Friday wasn’t supposed to be on par with those games. But the way it played out — from Mackenzie Holmes’ availability and the way IU handled it, to the team’s complete disintegration on both ends of the court — raised questions. And that uncertainty could be all it takes to knock the Hoosiers down to a No. 5 seed and send them on the road for the NCAA Tournament.
“I think our body of work speaks for itself,” IU head coach Teri Moren said after the game. “We’re not healthy by any stretch of the means. I think that has to be part of the criteria or whatever they look at. This is not Indiana at full health right now. It’s not a healthy squad. But I do believe this, that come tournament time in two weeks, we will have a much different-looking, healthier basketball team.”
Holmes was listed as questionable after suffering a knee injury on Sunday against Maryland. The forward participated in the team’s morning shootaround, and she was available. But Moren was hoping to avoid playing her at all, to allow the fifth-year to rest and then bring her back into the fold for a potential semifinal rematch with Iowa.
And through the first half, it looked like the Hoosiers wouldn’t need Holmes. They started the game off slow, but so did Michigan; and then they created separation in the second quarter and took a 14-point lead to halftime.
Indiana had to play small lineups for stretches, as Lilly Meister was also limited by an injury — both Moren and Sydney Parrish later said they didn’t think she could walk the day before the game, so they were encouraged to get 22 minutes out of the sophomore. And in the first half, Parrish, Sara Scalia, and Lexus Bargesser all stepped up in various ways.
But everything just fell apart in the second half, on both ends of the floor.
“I felt like we were all just guilty of trying to do a little bit too much as individuals,” Moren said of her team’s second-half performance. “There was a couple moments where they came down, and I kind of looked over like, ‘I’m not sure what that was and why we felt like we had to do it.’ And we were winning. We were up.”
As Michigan slowly took control of the game, Moren faced big decisions with Holmes — whether to use her at all, and if so, when to put her in.
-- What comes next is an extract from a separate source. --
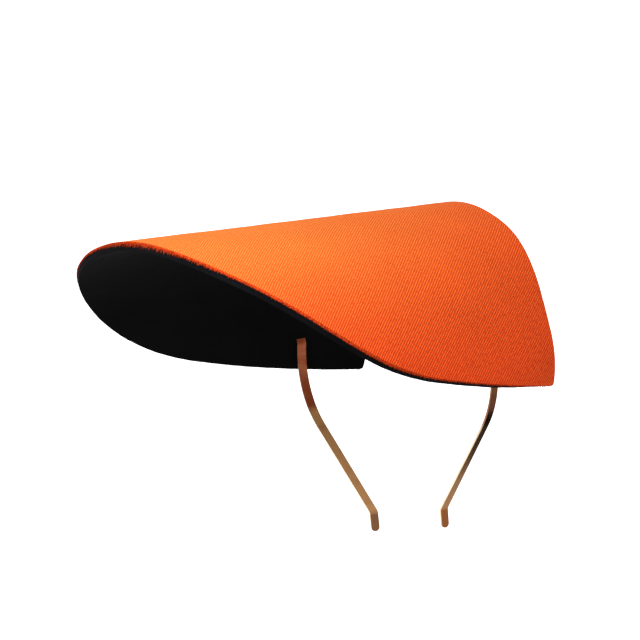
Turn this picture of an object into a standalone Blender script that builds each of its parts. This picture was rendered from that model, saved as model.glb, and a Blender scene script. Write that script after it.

She resisted as Michigan cut the deficit to single digits. She still resisted when the Wolverines got within three points with two minutes left in the third quarter. She continued to hold off when UM took its first lead of the second half early in the fourth quarter, coming back from down 17.
Moren waited until midway through the final period, when Indiana trailed by eight points. Holmes isn’t used to coming off the bench, and she was entering this game cold in the fourth quarter — she’d gone through layup lines and pregame warmups, but she wasn’t in the flow of the game. And the forward had very little time to settle in, with just six minutes left and her team already on the brink of defeat.
“Our goal was to be here until Sunday. She was available. We knew she was going to be available. We didn’t want to have to play her. We wanted to be able to use her tomorrow more. But she looked at me, and she said, ‘I’m ready to go in, see if I can help,'” Moren said. “So in terms of how healthy she is, she could have easily played tonight. We just were trying to hold her out as much as we could to see what the pieces that we did have that we did feel were healthy enough, if we could get past Michigan and into tomorrow’s semifinal.”
The situation was handled awkwardly. To be fair, it wasn’t the sole reason for Indiana’s loss. Not having a fully healthy Holmes was part of the reason for it. But this was another occasion where not having a Grace Berger sort of player hurt the Hoosiers as well — they desperately needed someone who could reliably create their own shot and knock it down consistently during the second half, when so many other things went wrong offensively.
An IU win over Michigan wouldn’t have completely locked the Hoosiers into a No. 4 seed for the NCAA Tournament. And the loss doesn’t necessarily mean Indiana will definitely fall in the bracket.
But a win would’ve made the next few weeks a lot more comfortable. Now, all IU can do is practice, rest, and recover for the NCAA Tournament — and watch the scoreboard. The Hoosiers have to hope other teams around them slip up in similar fashion. They no longer control their own fate for March Madness seeding.
This was a missed opportunity for Indiana women’s basketball, both to make a run at a conference tournament title, and to control its own NCAA Tournament destiny.
“I think I’m most disappointed because I know what this group is capable of. I know we could’ve made it to championship Sunday,” Parrish said. “I know we’re one of the best teams in the league, if not the best. And I think that’s where I really got emotional and upset, because I know we’re enough and I know we have enough pieces, even with Mackenzie and Lilly battling some injuries. I know we have enough pieces to be able to be a championship team. So just pretty disappointed.”